New Hampshire, housing experts say, has an inventory problem. Especially when it comes to starter homes priced at what first-time homebuyers can afford.
So why aren’t those in the business of building new houses doing so?
“Just the cost of land and infrastructure, it’s gotten to the point where, if you’re a builder, you can’t really build a house and sell it for $200,000 without losing money,” says Carmen Lorentz, Executive Director of Lakes Region Community Developers, a non-profit that works to bring affordable housing to the area. Lorentz says the housing market in New Hampshire can be tough for first-time buyers like Ralph and Charrette.
“Those young couples always lose the bidding war because they don’t have the equity and the savings that the couple that’s retiring have,” Lorentz says. “So there just aren’t any options for those young families.”
But Lorentz and her group are trying to change that. After years of working on affordable multi-family housing, LRCD will start construction on its first single-family development. It’ll be a cluster of 20 houses in Wolfeboro -- complete with porches and backyards -- priced under $200,000. They can do this thanks to tax incentives and a federal grant.
“Building single-family homes for first-time homebuyers is really important because nobody is doing it,” says Lorentz. “Since the recession, most private builders are building higher-end homes because that’s really the only way they can make a profit.”

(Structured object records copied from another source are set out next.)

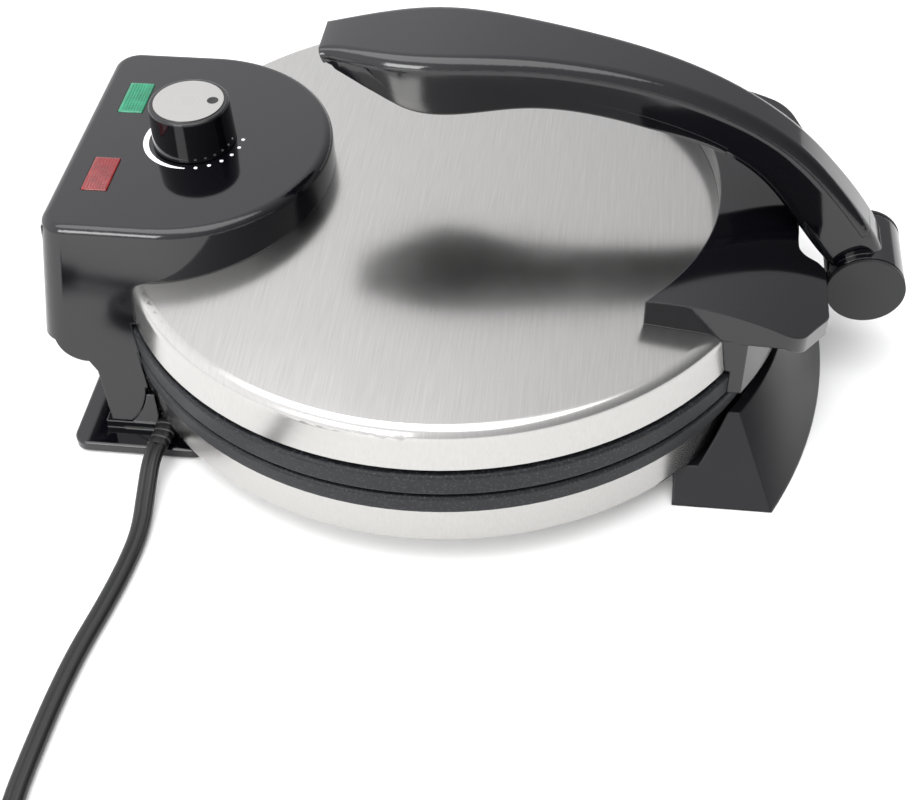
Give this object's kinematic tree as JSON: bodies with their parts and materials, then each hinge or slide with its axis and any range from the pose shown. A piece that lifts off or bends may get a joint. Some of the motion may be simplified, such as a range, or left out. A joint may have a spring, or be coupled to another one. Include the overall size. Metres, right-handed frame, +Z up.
{
  "type": "electric roti maker",
  "caption": "Electric griddle press with two heated round plates, a hinged domed lid with control housing, and a long fold-over handle at the front.",
  "frame": {"origin": "bottom centre of the appliance's bounding box, without its cord, on the standing surface", "axes": "+X from the lid's hinge towards the handle's pivot, +Z up"},
  "size_m": [0.4578, 0.4626, 0.1413],
  "materials": {
    "brushed_stainless": "brushed",
    "coated_cast_aluminium": "textured dark coating",
    "element_steel": "oxidised",
    "shield_aluminium": "plain sheet",
    "gloss_black_plastic": "polished",
    "matt_black_plastic": "matt",
    "green_lens": "clear ribbed",
    "red_lens": "clear ribbed",
    "silver_cap": "spun satin",
    "zinc_steel": "zinc plated",
    "black_rubber": "matt",
    "cord_rubber": "soft satin"
  },
  "bodies": {
    "base": {"base_pan": "brushed_stainless", "lower_plate": "coated_cast_aluminium", "lower_element": "element_steel", "lower_heat_shield": "shield_aluminium", "lower_shield_screws": "zinc_steel", "rear_foot": "gloss_black_plastic", "front_foot": "gloss_black_plastic", "rubber_pads": "black_rubber", "foot_screws": "zinc_steel", "hinge_pins": "zinc_steel", "cord_grommet": "black_rubber", "power_cord": "cord_rubber", "cord_coil": "cord_rubber", "cord_tail": "cord_rubber", "power_plug": "cord_rubber", "plug_blades": "zinc_steel"},
    "lid": {"lid_cover": "brushed_stainless", "lid_ring": "matt_black_plastic", "upper_plate": "coated_cast_aluminium", "upper_element": "element_steel", "upper_heat_shield": "shield_aluminium", "upper_shield_screws": "zinc_steel", "lid_screws": "zinc_steel", "hinge_housing": "gloss_black_plastic", "housing_screws": "zinc_steel", "front_bracket": "gloss_black_plastic", "bracket_screws": "zinc_steel", "green_lens": "green_lens", "red_lens": "red_lens", "lamp_holders": "matt_black_plastic", "thermostat": "zinc_steel", "handle_pin": "zinc_steel"},
    "knob": {"thermostat_knob": "gloss_black_plastic", "knob_cap": "silver_cap", "thermostat_spindle": "zinc_steel"},
    "handle": {"handle_body": "gloss_black_plastic", "handle_cover": "gloss_black_plastic", "barrel_caps": "gloss_black_plastic"}
  },
  "joints": [
    {"name": "lid_hinge", "type": "hinge", "parent": "base", "child": "lid", "pos_m": [-0.14405, 0, 0.024], "axis": [0, -1, 0], "range_deg": [0, 95]},
    {"name": "handle_pivot", "type": "hinge", "parent": "lid", "child": "handle", "pos_m": [0.14885, 0, 0.04525], "axis": [0, 1, 0], "range_deg": [0, 120]},
    {"name": "knob_turn", "type": "hinge", "parent": "lid", "child": "knob", "pos_m": [-0.11295, 0, 0.0887], "axis": [0, 0, 1], "range_deg": [-114, 156]}
  ]
}
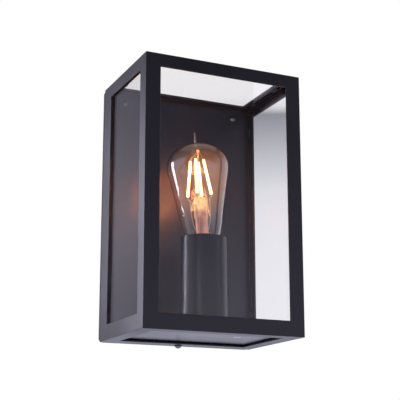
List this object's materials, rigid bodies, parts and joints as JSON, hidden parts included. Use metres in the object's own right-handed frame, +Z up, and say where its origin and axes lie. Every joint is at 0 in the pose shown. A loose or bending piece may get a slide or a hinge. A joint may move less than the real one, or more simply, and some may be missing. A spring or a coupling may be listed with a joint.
{
  "type": "outdoor wall lantern",
  "caption": "Glazed box lantern for a wall: a frame open at the back slides over a folded back pan and shelf with a tall socket cover and a screw-in filament lamp.",
  "frame": {"origin": "the middle of the wall-side face, on the wall plane, at half the lantern's width and height", "axes": "+Y into the wall, +X to the right as seen from the front, +Z up; the lantern stands out towards -Y"},
  "size_m": [0.16, 0.116, 0.2568],
  "materials": {
    "frame_coat": "anthracite powder coat, fine satin texture",
    "pan_coat": "anthracite powder coat, satin",
    "cover_coat": "black satin paint with a soft sheen",
    "window_glass": "clear float glass",
    "silicone": "black silicone",
    "clip_steel": "blackened spring steel",
    "dark_steel": "black plated steel",
    "foam": "closed-cell foam",
    "zinc_plate": "zinc-plated steel",
    "bright_zinc": "bright plated steel",
    "rubber": "black rubber",
    "porcelain": "white glazed porcelain",
    "brass": "plain brass",
    "terminal_plastic": "off-white polyamide",
    "brown_sleeve": "brown silicone sleeve",
    "blue_sleeve": "blue silicone sleeve",
    "earth_sleeve": "green and yellow sleeve",
    "solder": "solder",
    "black_glass": "black vitrite",
    "cap_metal": "nickel-plated brass",
    "bulb_glass": "clear blown glass",
    "stem_glass": "clear lead glass",
    "filament": "phosphor-coated filament, lit",
    "lead_wire": "nickel wire",
    "cement": "basing cement"
  },
  "bodies": {
    "chassis": {"back_pan": "pan_coat", "lamp_shelf": "pan_coat", "shelf_rivets": "dark_steel", "wall_gasket": "foam", "wall_bracket": "zinc_plate", "bracket_nuts": "zinc_plate", "plate_screws": "dark_steel", "cable_grommet": "rubber", "captive_nut": "zinc_plate", "socket_cover": "cover_coat", "socket_base": "zinc_plate", "threaded_tube": "zinc_plate", "tube_nuts": "zinc_plate", "lampholder": "porcelain", "thread_shell": "brass", "centre_contact": "brass", "terminal_block": "terminal_plastic", "terminal_screws": "brass", "earth_screw": "bright_zinc", "earth_tag": "bright_zinc", "earth_nut": "bright_zinc", "brown_wire": "brown_sleeve", "blue_wire": "blue_sleeve", "earth_wire": "earth_sleeve"},
    "cage": {"front_frame": "frame_coat", "left_frame": "frame_coat", "right_frame": "frame_coat", "top_frame": "frame_coat", "bottom_frame": "frame_coat", "front_glass": "window_glass", "left_glass": "window_glass", "right_glass": "window_glass", "top_glass": "window_glass", "front_seal": "silicone", "left_seal": "silicone", "right_seal": "silicone", "top_seal": "silicone", "glass_clips": "clip_steel"},
    "screw_washer": {"cover_washer": "rubber"},
    "cage_screw": {"cover_screw": "dark_steel"},
    "lamp_foot": {"cap_contact": "solder"},
    "lamp": {"cap_insulator": "black_glass", "lamp_cap": "cap_metal", "cap_cement": "cement", "bulb_glass": "bulb_glass", "glass_stem": "stem_glass", "filaments": "filament", "filament_leads": "lead_wire"}
  },
  "joints": [
    {"name": "cage_slide", "type": "slide", "parent": "chassis", "child": "cage", "axis": [0, -1, 0], "range_m": [0, 0.12]},
    {"name": "cover_lift", "type": "slide", "parent": "chassis", "child": "screw_washer", "axis": [0, 0, -1], "range_m": [0, 0.007]},
    {"name": "cover_turn", "type": "hinge", "parent": "screw_washer", "child": "cage_screw", "pos_m": [0, -0.007, -0.127], "axis": [0, 0, -1], "range_deg": [0, 3600]},
    {"name": "lamp_lift", "type": "slide", "parent": "chassis", "child": "lamp_foot", "axis": [0, 0, 1], "range_m": [0, 0.0181]},
    {"name": "lamp_turn", "type": "hinge", "parent": "lamp_foot", "child": "lamp", "pos_m": [0, -0.066, -0.069], "axis": [0, 0, 1], "range_deg": [0, 1800]}
  ],
  "couplings": [
    {"joint": "cover_turn", "follows": "cover_lift", "rad_per_m": 8976},
    {"joint": "lamp_lift", "follows": "lamp_turn", "m_per_rad": 0.000576}
  ]
}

Recent reports suggest that the national housing market may be showing signs of a slowdown. Home sales activity in New Hampshire has slowed a bit, too, says Housing Finance Authority Executive Director Dean Christon. But he says one theory is that here, it may be linked back to the inventory problem.

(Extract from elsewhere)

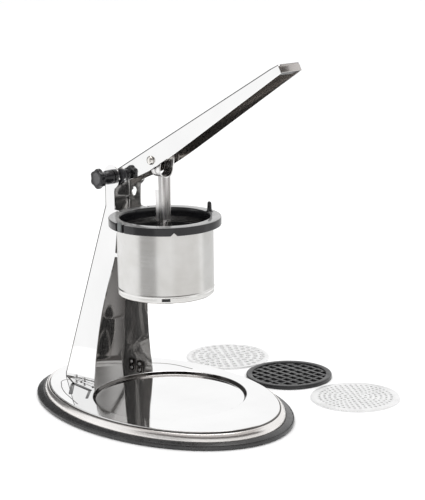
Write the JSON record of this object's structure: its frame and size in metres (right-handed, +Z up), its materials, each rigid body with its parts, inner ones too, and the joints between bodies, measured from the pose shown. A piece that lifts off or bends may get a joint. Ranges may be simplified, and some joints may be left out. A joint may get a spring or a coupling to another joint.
{
  "type": "table-top lever ricer",
  "caption": "Lever press on an oval stand: a hinged lever pushes a plunger into a round steel pot; strainer discs lie beside it.",
  "frame": {"origin": "on the mat's underside, on the pot's vertical axis", "axes": "+X is the front, the way the lever points; +Y is the side that the discs lie on; +Z is up"},
  "size_m": [0.3336, 0.299, 0.3504],
  "materials": {
    "rubber": "satin",
    "polished_steel": "mirror-polished stainless steel",
    "brushed_steel": "fine brushed",
    "plain_steel": "plain",
    "disc_steel": "bright satin",
    "black_plastic": "semi-gloss",
    "disc_plastic": "semi-gloss",
    "nylon": "matt"
  },
  "bodies": {
    "stand": {"base_mat": "rubber", "base_plate": "polished_steel", "foot_bracket": "plain_steel", "foot_rivet_near_front": "plain_steel", "foot_rivet_near_rear": "plain_steel", "foot_rivet_far_front": "plain_steel", "foot_rivet_far_rear": "plain_steel", "column": "polished_steel", "pot_ring": "black_plastic", "ring_peg": "black_plastic", "pot": "brushed_steel", "knob_collar": "black_plastic", "pivot_washer_near": "nylon", "pivot_washer_far": "nylon", "pivot_sleeve": "plain_steel", "nut_washer": "plain_steel", "pivot_nut": "plain_steel"},
    "knob": {"knob": "black_plastic", "pivot_bolt": "plain_steel"},
    "lever": {"lever": "polished_steel", "lever_end_plug": "black_plastic", "plunger_pin": "polished_steel", "pin_spacer_near": "nylon", "pin_spacer_far": "nylon"},
    "plunger": {"plunger_stem": "polished_steel", "stem_rib": "polished_steel", "stem_gusset": "polished_steel", "plunger_plate": "black_plastic"},
    "coarse_disc": {"coarse_disc": "disc_steel"},
    "grid_disc": {"grid_disc": "disc_plastic"},
    "fine_disc": {"fine_disc": "disc_steel"}
  },
  "joints": [
    {"name": "lever_hinge", "type": "hinge", "parent": "stand", "child": "lever", "pos_m": [-0.06, 0, 0.222], "axis": [0, 1, 0], "range_deg": [0, 38]},
    {"name": "plunger_swing", "type": "hinge", "parent": "lever", "child": "plunger", "pos_m": [-0.004, 0, 0.2447], "axis": [0, 1, 0], "range_deg": [-38, 0]},
    {"name": "knob_turn", "type": "hinge", "parent": "stand", "child": "knob", "pos_m": [-0.06, 0, 0.222], "axis": [0, 1, 0], "continuous": true},
    {"name": "coarse_disc_lift", "type": "slide", "parent": "stand", "child": "coarse_disc", "axis": [0, 0, 1], "range_m": [0, 0.06]},
    {"name": "grid_disc_lift", "type": "slide", "parent": "stand", "child": "grid_disc", "axis": [0, 0, 1], "range_m": [0, 0.06]},
    {"name": "fine_disc_lift", "type": "slide", "parent": "stand", "child": "fine_disc", "axis": [0, 0, 1], "range_m": [0, 0.06]}
  ],
  "couplings": [
    {"joint": "plunger_swing", "follows": "lever_hinge", "ratio": -1}
  ]
}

“In other words, it’s not necessarily the case that there isn’t demand, it’s simply that there isn’t anything there for people to buy,” Christon says.
Months into their search, Ralph and Charrette now say they’ve looked at 15 properties -- and been outbid four times. They even thought about offering $10,000 over the asking price on one home they really liked. But they’re competing with people who don’t even need a mortgage.
“There’s been a lot of cash offers on the table,” Charrette says. “Which has been... difficult.”
Even though the search has been a little frustrating, for them, the timing -- and the place -- is just right.
“Before getting married, before having kids, it was really important for us to decide where we wanted to be in the world,” Ralph says.
They’re sure it’s New Hampshire. Now if only they could find a home of their own.